[Begin Supplied data]
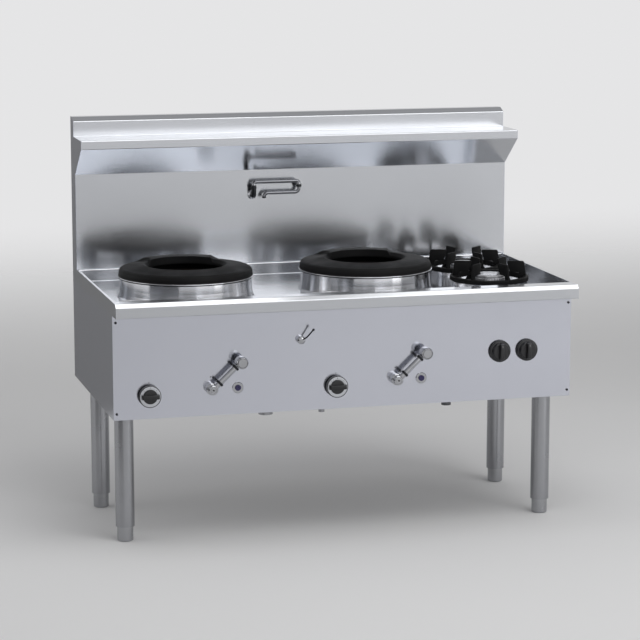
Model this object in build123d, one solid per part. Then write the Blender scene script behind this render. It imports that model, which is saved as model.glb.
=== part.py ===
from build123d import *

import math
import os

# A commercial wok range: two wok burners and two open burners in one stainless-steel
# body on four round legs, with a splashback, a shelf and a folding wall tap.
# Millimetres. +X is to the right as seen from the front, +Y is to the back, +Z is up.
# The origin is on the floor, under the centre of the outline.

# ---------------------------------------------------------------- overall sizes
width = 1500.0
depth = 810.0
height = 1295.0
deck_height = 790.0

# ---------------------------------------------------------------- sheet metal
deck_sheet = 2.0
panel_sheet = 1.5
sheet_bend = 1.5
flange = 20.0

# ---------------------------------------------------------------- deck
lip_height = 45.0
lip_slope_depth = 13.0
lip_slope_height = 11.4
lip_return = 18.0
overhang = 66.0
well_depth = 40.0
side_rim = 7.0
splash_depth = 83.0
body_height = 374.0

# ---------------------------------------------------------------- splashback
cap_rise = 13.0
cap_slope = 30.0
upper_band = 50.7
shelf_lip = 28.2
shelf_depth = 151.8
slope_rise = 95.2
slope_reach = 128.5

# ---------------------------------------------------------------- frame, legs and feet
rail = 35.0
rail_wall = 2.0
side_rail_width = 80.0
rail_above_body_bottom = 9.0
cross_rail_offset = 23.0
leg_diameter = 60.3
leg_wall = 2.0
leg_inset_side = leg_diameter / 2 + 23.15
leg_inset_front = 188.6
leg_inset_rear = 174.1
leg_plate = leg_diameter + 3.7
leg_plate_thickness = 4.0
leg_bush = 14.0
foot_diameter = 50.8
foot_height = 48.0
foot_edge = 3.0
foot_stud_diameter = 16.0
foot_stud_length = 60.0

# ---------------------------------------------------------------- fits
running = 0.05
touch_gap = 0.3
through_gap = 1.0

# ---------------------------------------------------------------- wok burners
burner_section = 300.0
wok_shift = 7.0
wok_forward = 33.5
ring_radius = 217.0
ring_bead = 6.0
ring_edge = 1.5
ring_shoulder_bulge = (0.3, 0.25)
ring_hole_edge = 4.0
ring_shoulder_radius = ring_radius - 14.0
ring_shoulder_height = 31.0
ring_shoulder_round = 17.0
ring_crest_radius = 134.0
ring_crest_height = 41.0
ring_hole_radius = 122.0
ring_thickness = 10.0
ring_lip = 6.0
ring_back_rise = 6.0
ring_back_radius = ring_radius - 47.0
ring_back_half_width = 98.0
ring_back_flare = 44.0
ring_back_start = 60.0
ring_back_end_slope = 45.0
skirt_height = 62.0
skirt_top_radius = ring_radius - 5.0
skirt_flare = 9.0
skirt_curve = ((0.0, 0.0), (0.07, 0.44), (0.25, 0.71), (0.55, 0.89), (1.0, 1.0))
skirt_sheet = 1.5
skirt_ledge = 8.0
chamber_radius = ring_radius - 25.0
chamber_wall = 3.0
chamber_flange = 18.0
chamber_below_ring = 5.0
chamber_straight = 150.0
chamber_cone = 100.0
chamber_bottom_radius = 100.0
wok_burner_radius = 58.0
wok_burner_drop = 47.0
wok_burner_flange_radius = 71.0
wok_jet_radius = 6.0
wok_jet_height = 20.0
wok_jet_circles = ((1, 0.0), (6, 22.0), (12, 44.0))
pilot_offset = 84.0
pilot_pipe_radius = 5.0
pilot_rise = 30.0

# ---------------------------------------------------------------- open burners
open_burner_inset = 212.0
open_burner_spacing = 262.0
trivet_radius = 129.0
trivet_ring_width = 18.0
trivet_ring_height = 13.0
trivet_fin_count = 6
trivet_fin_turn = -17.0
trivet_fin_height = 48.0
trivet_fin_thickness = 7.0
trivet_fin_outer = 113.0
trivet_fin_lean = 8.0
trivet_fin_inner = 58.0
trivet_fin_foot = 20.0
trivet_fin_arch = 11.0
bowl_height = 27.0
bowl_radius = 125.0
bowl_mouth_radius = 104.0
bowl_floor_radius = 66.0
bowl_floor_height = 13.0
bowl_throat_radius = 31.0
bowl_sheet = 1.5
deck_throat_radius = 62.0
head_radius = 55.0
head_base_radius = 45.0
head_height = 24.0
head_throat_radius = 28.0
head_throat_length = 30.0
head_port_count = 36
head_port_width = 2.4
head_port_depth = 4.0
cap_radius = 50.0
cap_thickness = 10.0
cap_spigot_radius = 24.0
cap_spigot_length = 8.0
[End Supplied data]
> [What is expected]
Give back the whole listing exactly as it reads.

> [Full answer]
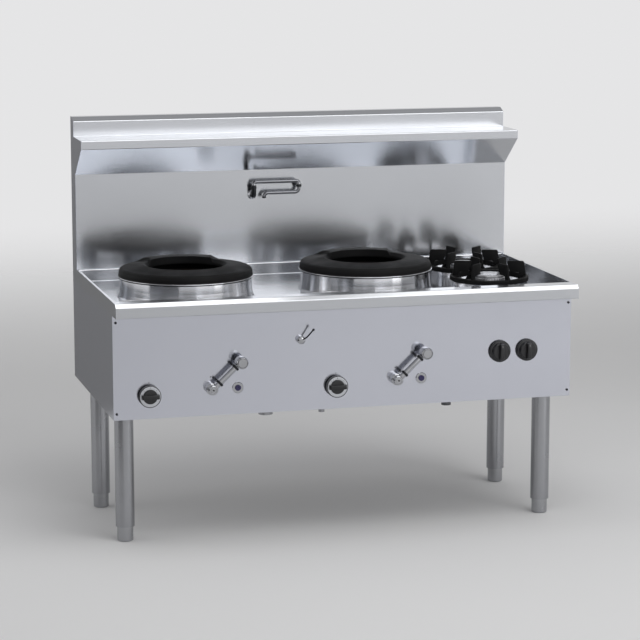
Model this object in build123d, one solid per part. Then write the Blender scene script behind this render. It imports that model, which is saved as model.glb.
=== part.py ===
from build123d import *

import math
import os

# A commercial wok range: two wok burners and two open burners in one stainless-steel
# body on four round legs, with a splashback, a shelf and a folding wall tap.
# Millimetres. +X is to the right as seen from the front, +Y is to the back, +Z is up.
# The origin is on the floor, under the centre of the outline.

# ---------------------------------------------------------------- overall sizes
width = 1500.0
depth = 810.0
height = 1295.0
deck_height = 790.0

# ---------------------------------------------------------------- sheet metal
deck_sheet = 2.0
panel_sheet = 1.5
sheet_bend = 1.5
flange = 20.0

# ---------------------------------------------------------------- deck
lip_height = 45.0
lip_slope_depth = 13.0
lip_slope_height = 11.4
lip_return = 18.0
overhang = 66.0
well_depth = 40.0
side_rim = 7.0
splash_depth = 83.0
body_height = 374.0

# ---------------------------------------------------------------- splashback
cap_rise = 13.0
cap_slope = 30.0
upper_band = 50.7
shelf_lip = 28.2
shelf_depth = 151.8
slope_rise = 95.2
slope_reach = 128.5

# ---------------------------------------------------------------- frame, legs and feet
rail = 35.0
rail_wall = 2.0
side_rail_width = 80.0
rail_above_body_bottom = 9.0
cross_rail_offset = 23.0
leg_diameter = 60.3
leg_wall = 2.0
leg_inset_side = leg_diameter / 2 + 23.15
leg_inset_front = 188.6
leg_inset_rear = 174.1
leg_plate = leg_diameter + 3.7
leg_plate_thickness = 4.0
leg_bush = 14.0
foot_diameter = 50.8
foot_height = 48.0
foot_edge = 3.0
foot_stud_diameter = 16.0
foot_stud_length = 60.0

# ---------------------------------------------------------------- fits
running = 0.05
touch_gap = 0.3
through_gap = 1.0

# ---------------------------------------------------------------- wok burners
burner_section = 300.0
wok_shift = 7.0
wok_forward = 33.5
ring_radius = 217.0
ring_bead = 6.0
ring_edge = 1.5
ring_shoulder_bulge = (0.3, 0.25)
ring_hole_edge = 4.0
ring_shoulder_radius = ring_radius - 14.0
ring_shoulder_height = 31.0
ring_shoulder_round = 17.0
ring_crest_radius = 134.0
ring_crest_height = 41.0
ring_hole_radius = 122.0
ring_thickness = 10.0
ring_lip = 6.0
ring_back_rise = 6.0
ring_back_radius = ring_radius - 47.0
ring_back_half_width = 98.0
ring_back_flare = 44.0
ring_back_start = 60.0
ring_back_end_slope = 45.0
skirt_height = 62.0
skirt_top_radius = ring_radius - 5.0
skirt_flare = 9.0
skirt_curve = ((0.0, 0.0), (0.07, 0.44), (0.25, 0.71), (0.55, 0.89), (1.0, 1.0))
skirt_sheet = 1.5
skirt_ledge = 8.0
chamber_radius = ring_radius - 25.0
chamber_wall = 3.0
chamber_flange = 18.0
chamber_below_ring = 5.0
chamber_straight = 150.0
chamber_cone = 100.0
chamber_bottom_radius = 100.0
wok_burner_radius = 58.0
wok_burner_drop = 47.0
wok_burner_flange_radius = 71.0
wok_jet_radius = 6.0
wok_jet_height = 20.0
wok_jet_circles = ((1, 0.0), (6, 22.0), (12, 44.0))
pilot_offset = 84.0
pilot_pipe_radius = 5.0
pilot_rise = 30.0

# ---------------------------------------------------------------- open burners
open_burner_inset = 212.0
open_burner_spacing = 262.0
trivet_radius = 129.0
trivet_ring_width = 18.0
trivet_ring_height = 13.0
trivet_fin_count = 6
trivet_fin_turn = -17.0
trivet_fin_height = 48.0
trivet_fin_thickness = 7.0
trivet_fin_outer = 113.0
trivet_fin_lean = 8.0
trivet_fin_inner = 58.0
trivet_fin_foot = 20.0
trivet_fin_arch = 11.0
bowl_height = 27.0
bowl_radius = 125.0
bowl_mouth_radius = 104.0
bowl_floor_radius = 66.0
bowl_floor_height = 13.0
bowl_throat_radius = 31.0
bowl_sheet = 1.5
deck_throat_radius = 62.0
head_radius = 55.0
head_base_radius = 45.0
head_height = 24.0
head_throat_radius = 28.0
head_throat_length = 30.0
head_port_count = 36
head_port_width = 2.4
head_port_depth = 4.0
cap_radius = 50.0
cap_thickness = 10.0
cap_spigot_radius = 24.0
cap_spigot_length = 8.0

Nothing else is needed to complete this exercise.